1 We take judicial notice of our decision in Frymer v. Castle & Associates (Feb. 5, 2016, No. B262022 [unpub. opn.]), where we reversed the order granting the anti-SLAPP motion of Castle & Associates and attorneys Nomi Castle and Matthew Luce (hereafter, collectively “Castle & Associates”). There, we found that appellants had made a sufficient showing that the underlying case was initiated and prosecuted against them without probable cause and with malice. Respondents were not parties to appellants’ earlier filed appeal against Castle & Associates because appellants objected to the consolidation of the two appeals. Hence, our previous decision is not law of the case as to respondents, and we determine all issues anew as to them. (See Bigbee v. Pacific Tel. & Tel. Co. (1983) 34 Cal.3d 49, 57.)

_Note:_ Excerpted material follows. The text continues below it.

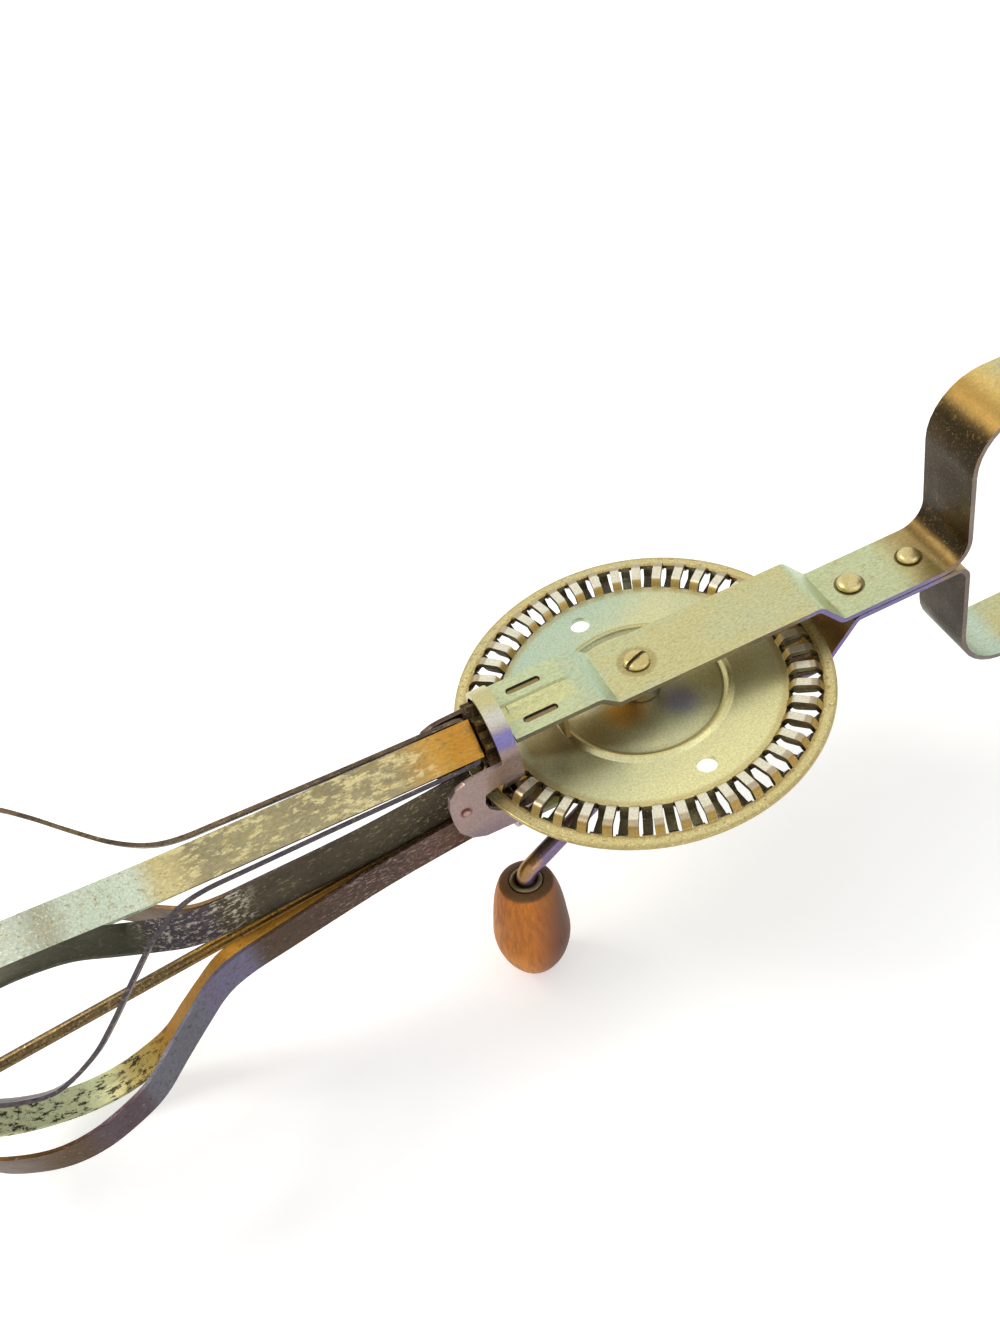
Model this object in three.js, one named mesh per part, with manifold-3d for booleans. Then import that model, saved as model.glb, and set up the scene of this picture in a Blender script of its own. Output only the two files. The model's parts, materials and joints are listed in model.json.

2 to pay Taisei fully for labor and materials, timely process Taisei’s change order requests for payment, and release retention proceeds. In April 2009, Wilshire filed a cross- complaint (in a related case) for contractual fraud, breach of contract, and negligence against Taisei and other defendants. The cross-complaint, which was amended several times, alleged numerous construction defects. In October 2010, Taisei amended its complaint to assert additional claims for fraud and negligent misrepresentation. As to fraud, it alleged that Wilshire withheld payment on “sham grounds.” Shekhter, his entity NMS Properties, as well as appellants and unnamed DOE defendants were alleged to have “aided and abetted” Wilshire in “fabricating” those grounds. Wilshire was alleged to have made the following four fraudulent promises: 1) that it would compensate Taisei in full for the construction project, including any delays and disruptions; 2) that it would promptly release amounts retained during construction; 3) that it would abide by the cost specifications attached to change order no. 16, signed on December 29, 2005; and 4) that it would not hinder the timeliness of the project when it took over the glass and glazing subcontract by change order no. 67, signed on August 28, 2006. Shekhter and NMS Properties, who were named as Wilshire’s alter egos, were alleged to have aided and abetted Wilshire in defrauding Taisei by making the same four promises, as Wilshire’s “managing agents.” The promises also were attributed verbatim to appellants, who were named as alter egos of each other and as Wilshire’s “construction manager” and “managing agents.” The same four promises formed the basis for the claims of negligent misrepresentation asserted against all defendants. Castle & Associates represented Taisei until April 2012, when Hollins Law substituted in as Taisei’s new counsel. Respondents represented Taisei as plaintiff and served as Cumis counsel for its defense against Wilshire’s cross-claims. (See San Diego Navy Federal Credit Union v. Cumis Ins. Society, Inc. (1984) 162 Cal.App.3d 358, 361; Civ. Code, § 2860 [insurer required to provide independent counsel to insured in case of conflict of interest].)

3 Appellants’ counsel, Martina Silas, promptly told attorney Hollins that Taisei’s claims against appellants lacked merit and urged that he investigate them. She repeatedly advised attorney Bennett of the same. In August 2012, in response to Bennett’s request for an explanation, Silas wrote that the allegations of fraud in the complaint were factually insufficient and suspicious on their face because they attributed the same promises to multiple parties; yet, no witness had identified any false promise made by appellants. Silas cited caselaw supporting her position that the claims were legally insufficient because they improperly recast the cause of action for breach of contract as a tort claim, and because appellants could not be liable on a theory of conspiracy to commit fraud as agents of a disclosed principal. By the time respondents took over Taisei’s representation, Frymer already had been deposed twice by other parties in this complex litigation. His deposition resumed on July 23 and 24, 2012. On the latter date, Bennett was allowed to question Frymer out of order regarding appellants’ compensation as Wilshire’s agent on the project. Frymer’s response was that their billings were modest and they received no bonus for their services. Bennett questioned Frymer again during the sixth session of his deposition, on October 19, 2012. Frymer explained that his father had introduced him to Shekhter and they had worked on construction projects together. He understood an owner’s agent to be “the eyes and ears of the owner who can relay information to the owner of interacting with . . . the general contractor on the job.” Frymer denied that Shekhter consulted with him regarding the guaranteed maximum price on the contract, explaining that Shekhter consulted with an attorney on that matter. Frymer explained that he answered Shekhter’s questions regarding some change orders. He specifically remembered discussing a “window change” order, a “civil change” order involving elevation issues, and an “elevator shaft” order. Bennett did not ask follow-up questions relevant to change orders nos. 16 and 67. He pursued lines of questions apparently unrelated to Taisei’s complaint, and he moved to strike Frymer’s response that many of the change orders appeared to be excessive and improper.